Defendant told the officer that he was traveling northbound on North
Eastern Avenue when the passenger side wheels of his truck went off the side of the
road. He said that he overcorrected and crossed over the center line, went off the
opposite side of the road, and then caught an embankment, which caused the truck
to flip. The truck rolled several times before it came to rest on its roof next to the
road.
A second officer came to the scene and began a DWI investigation. Officer detected a “strong odor” of alcohol coming from Defendant. He also observed
Rastorfer’s eyes to be “watery and glassy,” and his balance “swaying and uncertain.”
Defendant stated that he had last consumed an alcoholic beverage 30
minutes earlier.
Officer performed two field sobriety tests: a horizontal gaze nystagmus (HGN) test, and the walk-and-turn test. He detected three out of six possible clues of intoxication on the HGN test. Officer testified that the presence of four clues on the HGN test generally indicates intoxication; but he explained that he was unable to complete the HGN test, and did not score Defendant’s right eye, because Defendant “wouldn’t follow my proper instructions” by visually following the stimulus. Officer then detected four out of eight possible clues of impairment on the walk-and-turn test, and testified that two clues indicated intoxication. When Officer attempted to perform the one-leg stand test,
Defendant refused to comply. Following his investigation, Defendant was arrested
for driving while intoxicated.
To sustain a conviction for driving while intoxicated, the State must establish a
temporal connection between the defendant’s last operation of a motor vehicle and
his observed intoxication. The Defendant’s argument was that the State’s evidence was insufficient to establish, beyond a reasonable doubt, that he was intoxicated while driving.

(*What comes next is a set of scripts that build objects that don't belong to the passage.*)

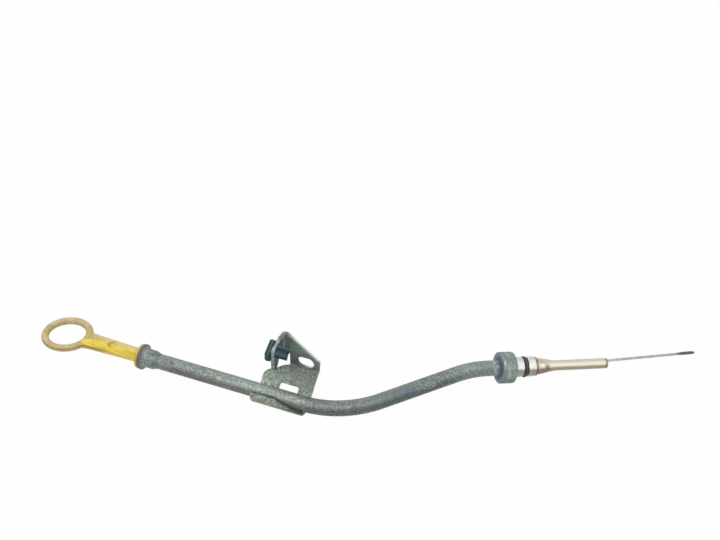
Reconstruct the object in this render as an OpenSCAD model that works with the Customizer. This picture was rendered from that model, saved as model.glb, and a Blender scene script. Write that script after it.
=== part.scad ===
// Engine oil dipstick in its guide tube, with the bracket and the clip that stay on it.
// Real size in millimetres, +Z up, lying as it comes to rest on a bench.
// The tube is given the way a tube bender reads it: straight length, roll, bend, and again.
// Its upper leg runs along +X, and the mouth that the handle stands in is at x = 0 of that leg.

/* [Handle] */
// Outside diameter of the finger ring
ring_d = 34.4; // [28:0.2:42]
// Width of the ring's band, seen from above
ring_band = 4.9; // [3.5:0.1:7]
// Thickness of the ring and the shank
handle_t = 4.2; // [3:0.1:6]
// Ring centre to the mouth of the tube
ring_reach = 57.8; // [50:0.2:80]
// Width of the shank
shank_w = 11.4; // [9:0.1:14]

/* [Guide tube] */
// Outside diameter of the tube
tube_d = 10; // [9:0.1:12]
// Wall of the tube
tube_wall = 1.2; // [0.8:0.1:1.6]
// Diameter of the flange at the mouth
flange_d = 17; // [15:0.2:20]
// Thickness of the flange
flange_t = 2.2; // [1.5:0.1:3]
// Outside diameter of the widened neck
neck_d = 12.3; // [12:0.1:14]
// Length of the widened neck
neck_l = 8.6; // [7:0.2:14]
// First straight, from the mouth to the first bend
straight_1 = 115.9; // [100:0.5:140]
// Roll of the first bend away from level
roll_1 = 11.4; // [5:0.1:30]
// Angle of the first bend
bend_a1 = 44.6; // [30:0.1:55]
// Centre-line radius of the first bend
bend_r1 = 65; // [45:1:90]
// Straight between the two bends
straight_2 = 50.5; // [35:0.5:70]
// Roll between the two bends
roll_2 = -114.6; // [-125:0.1:-90]
// Angle of the second bend
bend_a2 = 17.7; // [10:0.1:25]
// Centre-line radius of the second bend
bend_r2 = 70; // [50:1:90]
// Straight from the second bend to the stop collar
straight_3 = 7.5; // [4:0.2:20]

/* [Stop collar and lower tube] */
// Diameter of the stop collar
stop_d = 20.2; // [18:0.2:24]
// Thickness of the stop collar
stop_t = 9.7; // [6:0.2:12]
// Diameter of the spigot that goes into the block
spigot_d = 12.7; // [11.6:0.1:15]
// Length of the spigot
spigot_l = 14.7; // [12:0.2:20]
// Diameter over the ring seal before it is squeezed
seal_d = 13.6; // [13.3:0.1:15]
// Thickness of the ring seal's cord
seal_cord = 2.3; // [1.8:0.1:2.6]
// Outside diameter of the lower tube
lower_d = 6.7; // [6:0.1:8]
// Length of the taper between the spigot and the lower tube
taper_l = 16.7; // [12:0.2:24]
// Straight length of the lower tube
lower_l = 34.9; // [25:0.5:50]

/* [Blade] */
// Width of the sprung steel strip
blade_w = 2.6; // [2:0.1:3]
// Thickness of the strip
blade_t = 0.7; // [0.5:0.1:0.9]
// Width of the leaf at the tip, where the level is read
leaf_w = 3.4; // [3:0.1:4]
// Length of the leaf
leaf_l = 11; // [8:0.5:20]
// Free length of the blade beyond the lower tube
blade_free = 64.2; // [45:0.5:90]
// Angle that the free end springs up by
spring_a = 2.9; // [0:0.1:4]

/* [Bracket] */
// Sheet thickness
sheet = 2.6; // [2:0.1:3.2]
// Mouth of the tube to the near edge of the bracket
bracket_x = 82.4; // [60:0.5:95]
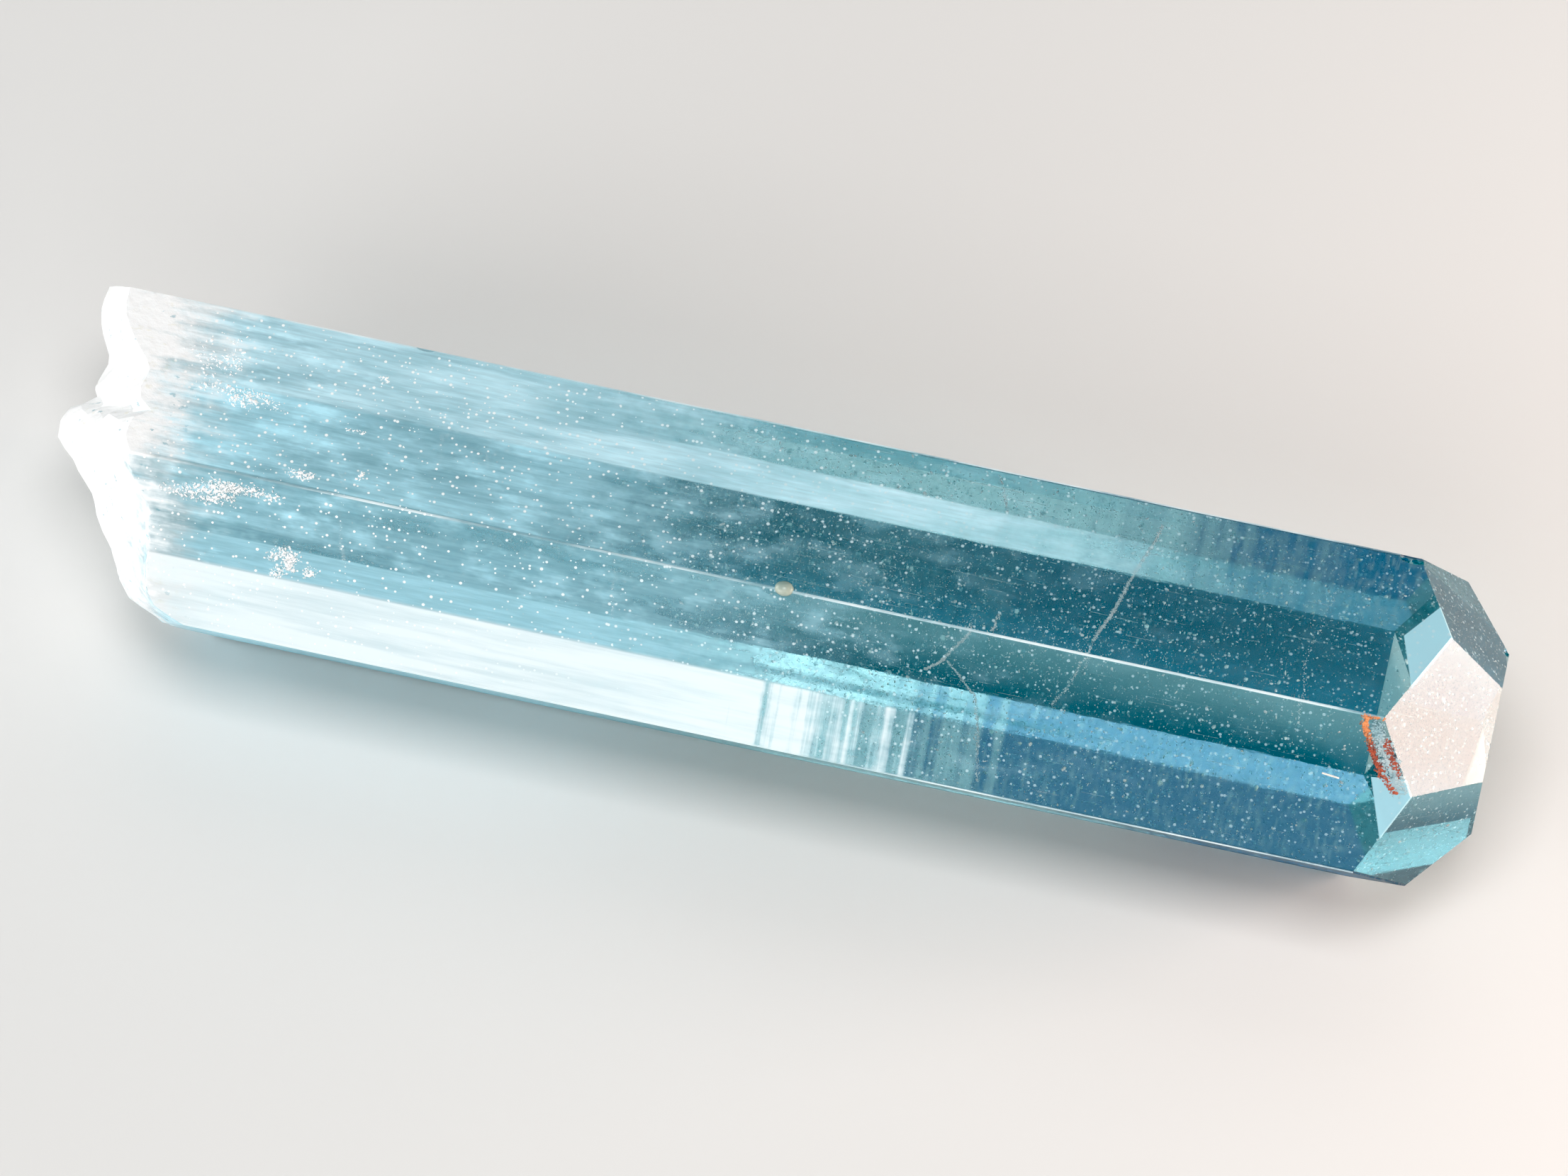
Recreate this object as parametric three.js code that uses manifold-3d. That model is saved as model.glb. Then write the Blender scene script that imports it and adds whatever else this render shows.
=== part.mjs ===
// An aquamarine: one hexagonal crystal of beryl that lies on a side face.
//
// Frame, in millimetres: +X runs along the crystal, from the broken base to the
// grown end, and +Z is up. The origin is on the surface that the crystal lies
// on, under the middle of its bounding box.
//
// Every grown face is one plane. The six sides run along the crystal, the six
// pyramid faces stand on the edges between them, and one flat face closes the
// end. The other end is broken off, and is the only surface that isn't flat.
import * as THREE from "three";
import { mergeVertices } from "three/addons/utils/BufferGeometryUtils.js";
import Module from "manifold-3d";

const wasm = await Module();
wasm.setup();

// A turn is an angle about the crystal, in degrees from +Y towards +Z.
// How far each side face stands from the crystal's axis at the grown end, and
// how much it leans in towards that end, in degrees.
const SIDES = [
  { turn: 30, away: 6.27, lean: 0 },
  { turn: 90, away: 6.31, lean: 0.1 },
  { turn: 150, away: 6.57, lean: 0 },
  { turn: 210, away: 6.3, lean: 0 },
  { turn: 270, away: 7.05, lean: 0 },
  { turn: 330, away: 7.75, lean: 0.1 },
];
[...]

In this case, the Appellate Court looked at the following facts to affirm the trial court’s conviction for DWI:
That Defendant claimed he last consumed alcohol at 10:00 p.m. and that he said he had been in Grain Valley, more than thirty miles away, in the three hours preceding the
accident, it was a reasonable inference that Defendant had finished drinking well
before the accident occurred. The evidence also indicated that the accident had
occurred only shortly before officers encountered Defendant which supported the
inference that his observed intoxication preceded the accident. The nature of the
accident – a single vehicle rollover without obvious explanation in clear weather, on
a straight, dry and paved road – also supports the inference that the cause of the
accident was intoxication-related. Defendant’s refusal to submit to blood alcohol
testing also supports an inference of his intoxication while driving. The fact that
the State’s evidence did not wholly foreclose the possibility that Defendant became
intoxicated following the accident does not require reversal of the trial court.
The case was State v. Rastorfer, Court of Appeals, Western District of Missouri.